Effects of In-situ Generated Coinage Nanometals on Crystallization and Microstructure of Fluorophlogopite Mica Containing Glass-Ceramics

The effects of in-situ generated coinage nanometals (Cu, Ag and Au) on crystallization behavior, microstructure, thermal and mechanical properties of SiO2-MgO-Al2O3-B2O3-K2O-MgF2 (BMAPS) glass. ceramics were systematically studied-On addition of coinage nanometal, the glass transition temperature (T-g) is increased by 20-30 degrees C, crystallization temperature (T-c) by 30-50 degrees C and dilatometric softening temperature (T-d) by 10-25 degrees C. It was found that the density of Cu-containing glass was 2.59 g cm(-3) and for other glasses it was in the range of 2.56-2.57 g cm(-3). From the non-isothermal differential scanning calorimetry study, the activation energy of crystallization for BMAPS base glass was calculated as 344 kJ/mol, and changed to 406, 334 and 274 kJ/mol on addition of Cu, Ag and Au-nanometals, respectively.
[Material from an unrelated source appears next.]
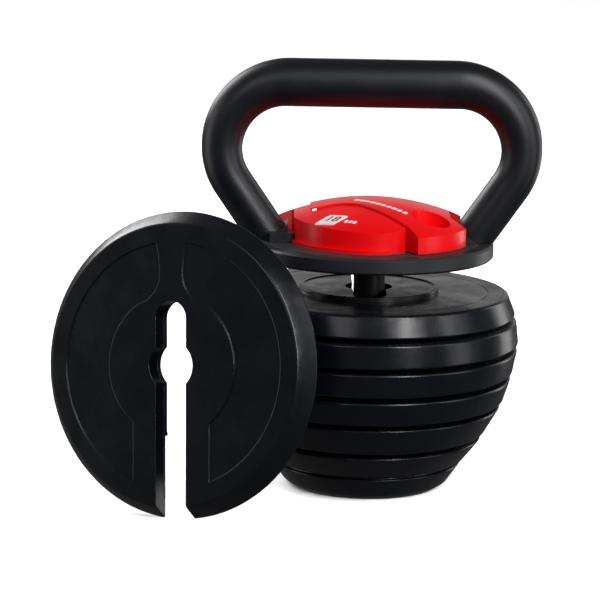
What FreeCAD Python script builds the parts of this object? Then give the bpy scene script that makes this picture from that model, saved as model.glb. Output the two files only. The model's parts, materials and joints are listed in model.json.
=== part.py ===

Crystals evolved in the opaque BMAPS glass-ceramics derived by controlled heat treatment, were identified as fluorophlogopite mica (KMg3(AlSi3O10)F-2) by X-ray diffraction (XRD) technique and confirmed by Fourier transformed infrared spectroscopy. Presences of copper, silver and gold nanometals were also identified by XRD technique. It is found from field emission scanning electron microscopy that the interlocked grain like microstructure developed in BMAPS glass. ceramics (being heat-treated at 1050 degrees C for 4 h) changed to denser house-of-cards like microstructure (containing smaller sized mica crystals) on addition of coinage nanometals. Density of BMAPS base glass-ceramic was 2.60 g cm(-3) and marginally changed to 2.61-2.62 g cm(-3) on addition of Cu, Ag and Au-nanometals. The change in microstructure resulted in the decrease of Vickers micro hardness value from 5.37 to 4.12, 4.20 and 4.58 GPa on addition of Cu, Ag and Au, respectively. Coinage nanometal doped mica glass-ceramics containing interlocked microstructure with higher thermal expansion coefficient, hence, is suitable for high temperature sealing application (like solid oxide fuel cell).